Duplicated Values: Datasets may contain duplicate records, which can introduce bias and distort the accuracy of the analysis.

Tackling these data quality issues requires the use of specialized Python libraries and tools, which can help automate the data cleaning process. Some of the most widely used Python libraries for data cleaning and manipulation include:

– Matplotlib: a powerful data visualization library

– NumPy(Numerical Python): a library for numerical computing and data manipulation

– Seaborn: a data visualization library built on top of Matplotlib

– Pandas: a versatile data manipulation and analysis library

– Scikit-Learn: a machine learning library that can be used for data preprocessing

– SciPy: a library for scientific and technical computing, including data cleaning and preprocessing functions

By utilizing these powerful Python libraries, data analysts and researchers can effectively address the common data quality issues and ensure that their datasets are clean, accurate, and ready for in-depth analysis and decision-making.

Also read: Top 10 Python Libraries for data analysis

Now that we’ve understood the meaning and importance of data cleaning, let’s get started. Here are the steps you need to follow to ensure your data is properly cleaned with python:

Section 1:Data Importation and Exploration

1.1 Importing Libraries

The first step in cleaning data with python is to import libraries which are going to be utilized.

Import numPy as np
Import pandas as pd
Import matplotlib.pyplot as plt
Import seaborn as sns

1.2 Loading your data

Load your data into your Jupyter notebook or any notebook or IDE of your choice using Pandas.

import pandas as pd
df = pd.read_csv('the_dataset.csv')

1.3 Exploring the Data

Data exploration simply means examining and understanding the dataset you’re working with before performing more detailed analysis on it.

print(df.head())
print(df. info())
print(df.describe())

Use the code above to perform a quick overview on the dataset.

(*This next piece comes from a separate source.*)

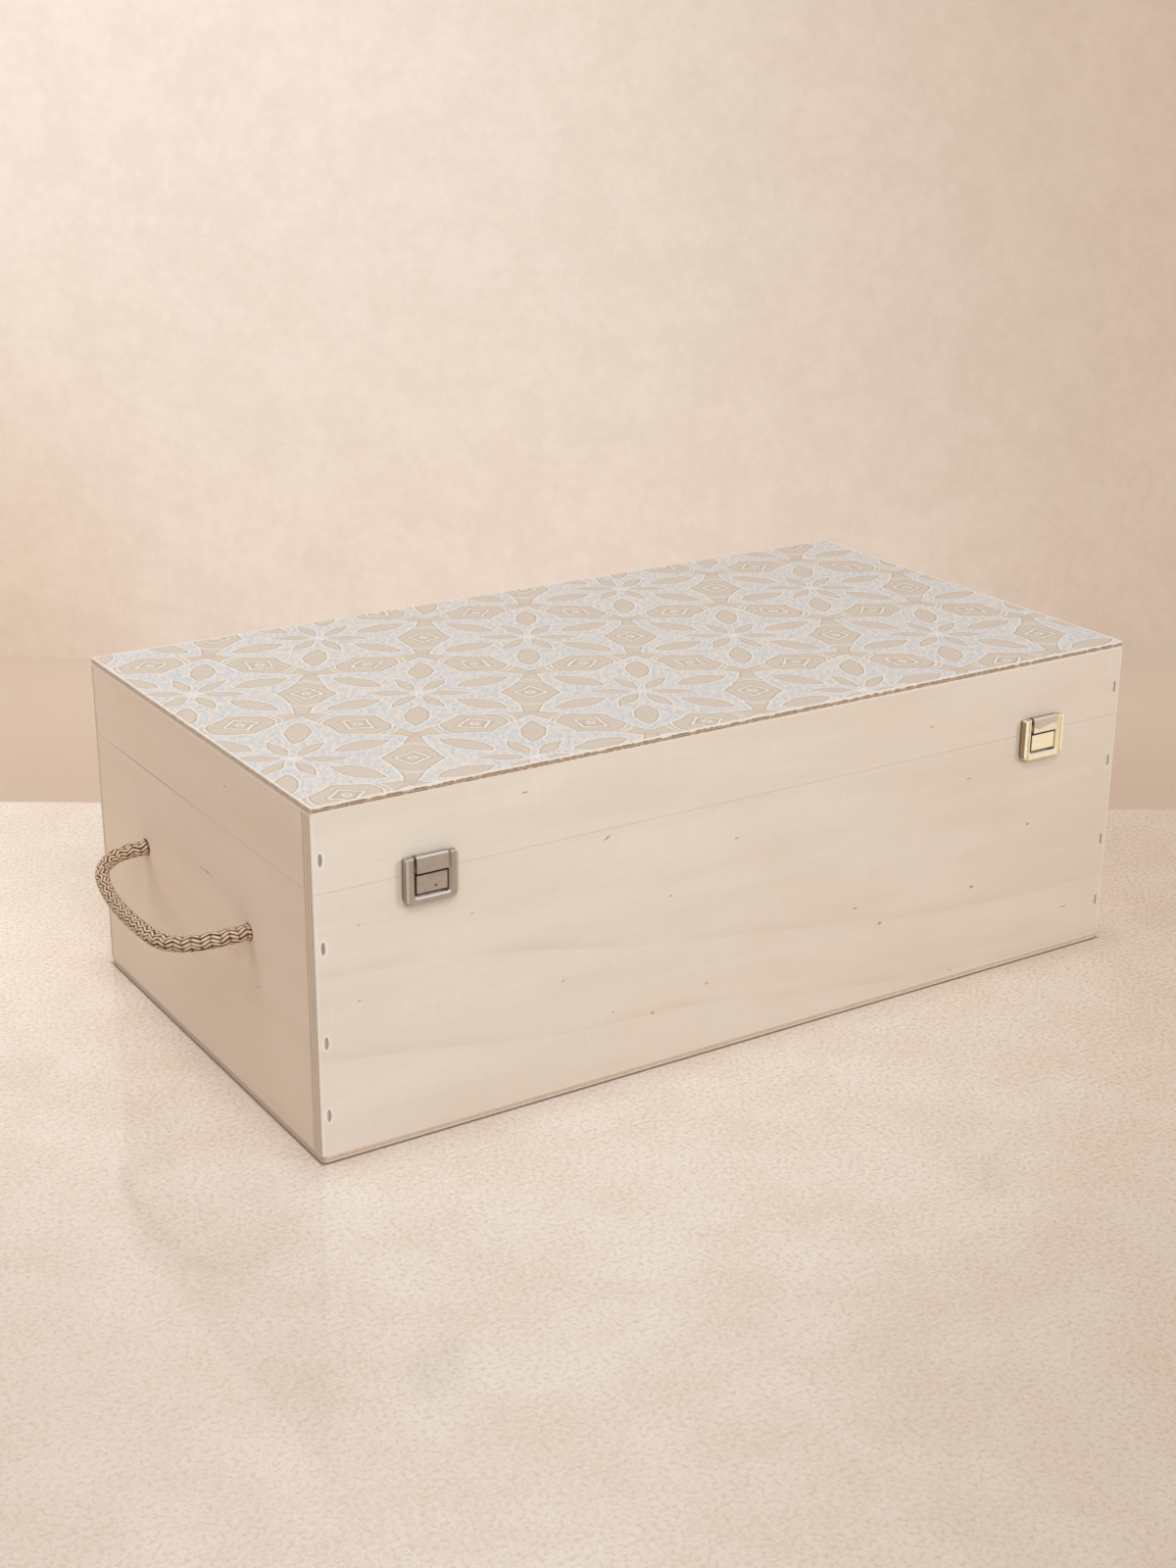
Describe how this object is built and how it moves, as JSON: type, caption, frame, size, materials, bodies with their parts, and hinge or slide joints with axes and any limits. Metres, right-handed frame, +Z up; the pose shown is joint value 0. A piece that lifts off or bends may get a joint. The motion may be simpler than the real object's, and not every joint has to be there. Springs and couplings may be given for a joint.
{
  "type": "keepsake box",
  "caption": "Plywood keepsake box with a hinged, pattern-topped lid, ring latches on the front and a rope handle at each end.",
  "frame": {"origin": "centre of the underside, where the box stands", "axes": "+X along the front to the right, +Y from the front to the back, +Z up"},
  "size_m": [0.5838, 0.2774, 0.18],
  "materials": {
    "birch_ply": "satin",
    "decorated_ply": "matte",
    "satin_nickel": "satin",
    "gilt_brass": "satin",
    "latch_steel": "satin",
    "hinge_steel": "satin",
    "staple_wire": "satin",
    "rope": "matte"
  },
  "bodies": {
    "base": {"base_back": "birch_ply", "base_back_staples": "staple_wire", "base_bottom": "birch_ply", "base_front": "birch_ply", "base_front_staples": "staple_wire", "base_left_end": "birch_ply", "base_right_end": "birch_ply", "left_hinge_base_leaf": "hinge_steel", "left_hinge_base_rivets": "hinge_steel", "left_hinge_pin": "hinge_steel", "left_latch_catch": "satin_nickel", "left_rope_ends": "rope", "right_hinge_base_leaf": "hinge_steel", "right_hinge_base_rivets": "hinge_steel", "right_hinge_pin": "hinge_steel", "right_latch_catch": "gilt_brass", "right_rope_ends": "rope"},
    "lid": {"left_hinge_lid_leaf": "hinge_steel", "left_hinge_lid_rivets": "hinge_steel", "left_latch_flap": "satin_nickel", "lid_back": "birch_ply", "lid_back_staples": "staple_wire", "lid_front": "birch_ply", "lid_front_staples": "staple_wire", "lid_left_end": "birch_ply", "lid_right_end": "birch_ply", "lid_top": "decorated_ply", "right_hinge_lid_leaf": "hinge_steel", "right_hinge_lid_rivets": "hinge_steel", "right_latch_flap": "satin_nickel"},
    "left_latch": {"left_latch_pin": "latch_steel", "left_latch_ring": "satin_nickel"},
    "right_latch": {"right_latch_pin": "latch_steel", "right_latch_ring": "gilt_brass"},
    "left_handle": {"left_rope_loop": "rope"},
    "right_handle": {"right_rope_loop": "rope"}
  },
  "joints": [
    {"name": "lid_hinge", "type": "hinge", "parent": "base", "child": "lid", "pos_m": [0, 0.1362, 0.1378], "axis": [-1, 0, 0], "range_deg": [0, 180]},
    {"name": "left_latch_swing", "type": "hinge", "parent": "lid", "child": "left_latch", "pos_m": [-0.1905, -0.1365, 0.1452], "axis": [-1, 0, 0], "range_deg": [0, 175]},
    {"name": "right_latch_swing", "type": "hinge", "parent": "lid", "child": "right_latch", "pos_m": [0.1905, -0.1365, 0.1452], "axis": [-1, 0, 0], "range_deg": [0, 175]},
    {"name": "left_handle_swing", "type": "hinge", "parent": "base", "child": "left_handle", "pos_m": [-0.25465, 0, 0.0923], "axis": [0, 1, 0], "range_deg": [-70, 90], "stiffness_Nm_per_rad": 0.03, "springref_deg": 4.01},
    {"name": "right_handle_swing", "type": "hinge", "parent": "base", "child": "right_handle", "pos_m": [0.25465, 0, 0.0923], "axis": [0, -1, 0], "range_deg": [-70, 90], "stiffness_Nm_per_rad": 0.03, "springref_deg": 4.01}
  ]
}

Section 2 Data Cleaning and Preprocessing

This is where the structure and irregularities of the data is corrected.

2.1 Handling missing values

# Drop rows with missing values
df = df.dropna()

# Fill missing values with a specific value
df = df.fillna(0)

2.2 Removing duplicates

df.drop_duplicates(inplace=True)

2.3 Changing data types

df.dtypes
df['column'] = data['column'].astype(int)

2.4 Handling Outliers

import numpy as np
q1 = df['column'].quantile(0.25)
q3 = df['column'].quantile(0.75)
iqr = q3 - q1
outliers = df[(df['column'] < (q1 - 1.5 * iqr)) | (df['column'] > (q3 + 1.5 * iqr))]

Section 3: Standardizing and Normalizing Data

3.1 Standardizing Data is the process of converting data to a common format to enable users to process and analyze it.

from sklearn.preprocessing
import StandardScaler scaler = StandardScaler()
df[['column1', 'column2']] = scaler.fit_transform(df[['column1', 'column2']])

3.2 Normalizing Data is the process of reorganizing data within a database so that users can utilize it for further queries and analysis.

from sklearn.preprocessing
import MinMaxScaler scaler = MinMaxScaler() 
df[['column1', 'column2']] = scaler.fit_transform(df[['column1', 'column2']])

Section 4:Validating your data

This is the final step in cleaning data as this is where you check the extent to which your data has been cleaned. Note that no messy data can be 100% clean.

4.1 Check for any remaining missing values

print(df.isnull().sum())

4.2 Check for unexpected values or ranges

assert df['column'].min() >= 0

Check for consistency in data entries (e.g., no invalid values):

4.3 Check for unique values

print(df['column_name'].unique())

4.4 Ensure values meet certain criteria

df = df[df['column_name'] >= 0]

In conclusion, effective data cleaning is fundamental to achieving reliable insights from your data. By following the structured approach outlined in this guide—from data importation to handling missing values ,correcting inconsistencies to validating your data—you can ensure that your data is accurate and ready for analysis. Remember, data cleaning is not a one-time task but an ongoing process that should be integrated into your data management practices.